As a whole, Kasada Tabara works. But it fails terribly in the details. Every short story is reduced to its barebones to fit within the time it has. For instance, the con artist film featuring Harish Kalyan moves too quickly, expecting us to believe that a small-town boy will know the ways of the underworld, without ever showing what makes him so smart. It reduces heartless conniving dons to a bumbling mush of emotions. It seems too easy.

The blossoming love between Bala and Trisha (Priya Bhavani Shankar) is barely convincing. Would an ambitious woman who seeks to make millions give up on her dreams and embrace the live-in-the-moment life because a nice guy told her about it? The second film featuring Sampath, Shantanu and Uma Padmanabhan is also hasty. It stages the dead father's chair conveniently left in the veranda for the son to fall into despair. Even worse is when the son explains his anguish to his hitman — where no explanation was necessary at all, the wide shot did the job perfectly well.

The third film featuring Sandeep Kishan is confused. Chimbu Devan writes an entire short arguing against custodial violence, only to put an andhar balti (360-degree somersault) in the end.
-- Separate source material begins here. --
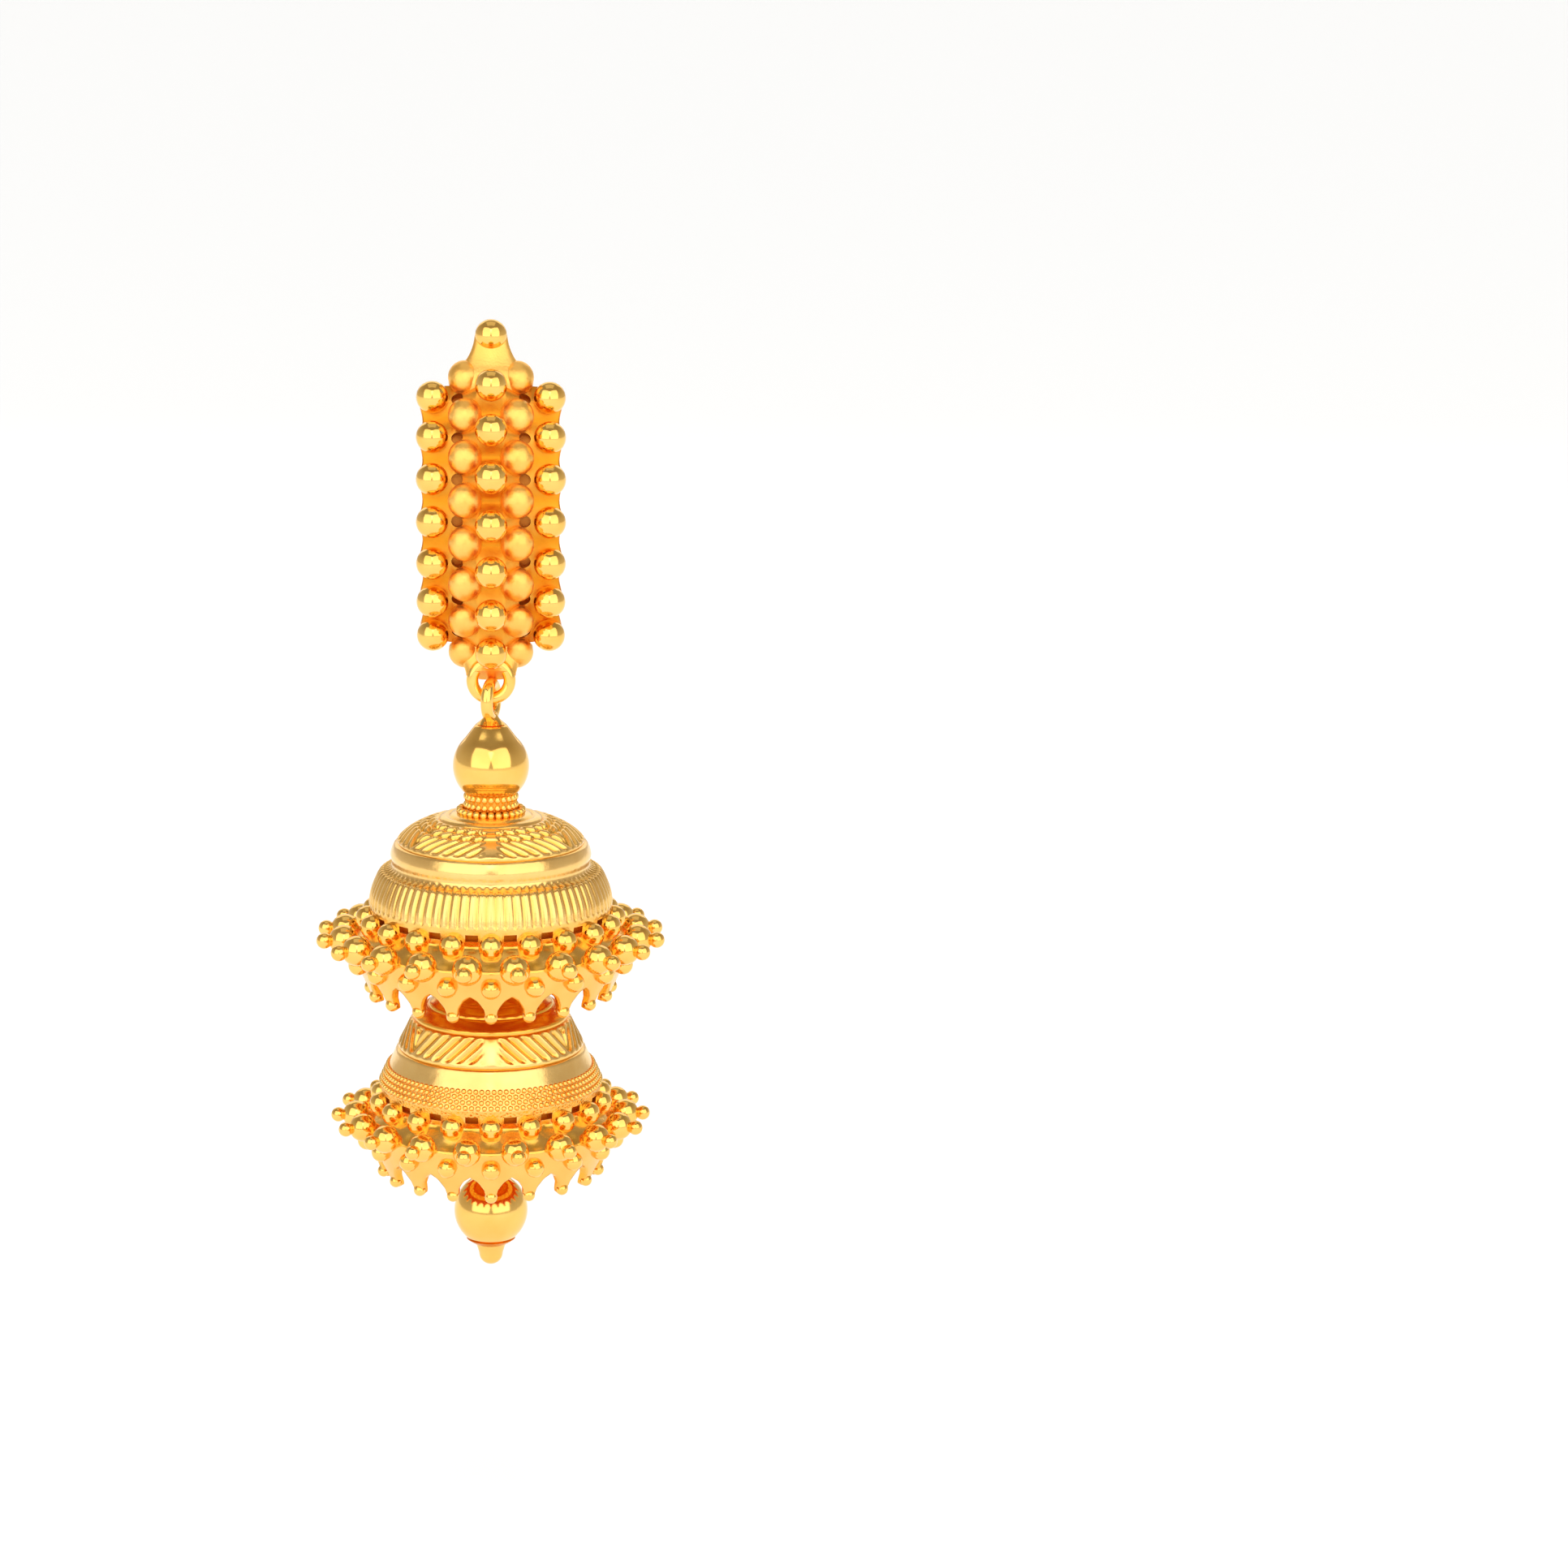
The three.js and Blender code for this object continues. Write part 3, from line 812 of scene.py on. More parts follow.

The film has meaningful discussions around policing, violence and morality. But makes a bizarre excuse to justify the hero embracing the gun.

As I watched the nearly 2.5 hour-long film, I couldn't help but wonder if Chimbu Devan is striving to include every idea he ever had in the last six years into this film. Each film occupies a semi-specific genre — a love story, a mob drama, a thriller, a con caper, a legal procedural, each having a different cinematographer, musician and editor. To his credit, they all flow along pretty well.

Kasada_Tabara

However, the 'high concept' nature of the film is more hindrance than anything else. Kasada Tabara begins with an explanation of the film's theoretical underpinnings, not one but two, vantage point theory and the butterfly effect, the animation taking the shape of a literal butterfly in the opening credits. Then, the names of the short films form a crossword puzzle. The characters discuss the ecology cycle at one point. And several people talk about "thappupanradhu" (doing a crime) and "maattikkardhu" (getting caught), that I couldn't keep up on the philosophy. Yugi Sethu as lord Krishna packs every microsecond of screen time he has with awkward alliterations and unwarranted observations.

These act like notations for the film, tapping us out of whatever suspension of disbelief we might be able to muster while watching it from the comforts and distractions of our home. Devan is so hell-bent on these 'concepts' and 'themes' that in a scene where a cop is asking a death row inmate for his last wish, he quotes statistics: "27% of inmates are innocent like you," the cop laments, quickly following it up with, "let that go, now tell me what you want." This scene, an intensely poignant moment, acted so well by the two, is killed by the unnecessary dialogue.

The same happens in a police station scene where a cop lectures to a mother of a child in pain about how fools land the rest of us in trouble. And another time when a doctor lectures about not wearing a white coat to the mother, before caring for the child. None of these is necessary, mind you. The scenes could have used the subtlety if the characters just went on with the action, without the dialogue. But no. It is as if Chimbu Devan cannot resist the temptation to offer commentary on his own film.

Kasada Thabara works not because of its high-concept foundation but despite it. If you can mentally eliminate the commentary track, the film itself is quite enjoyable.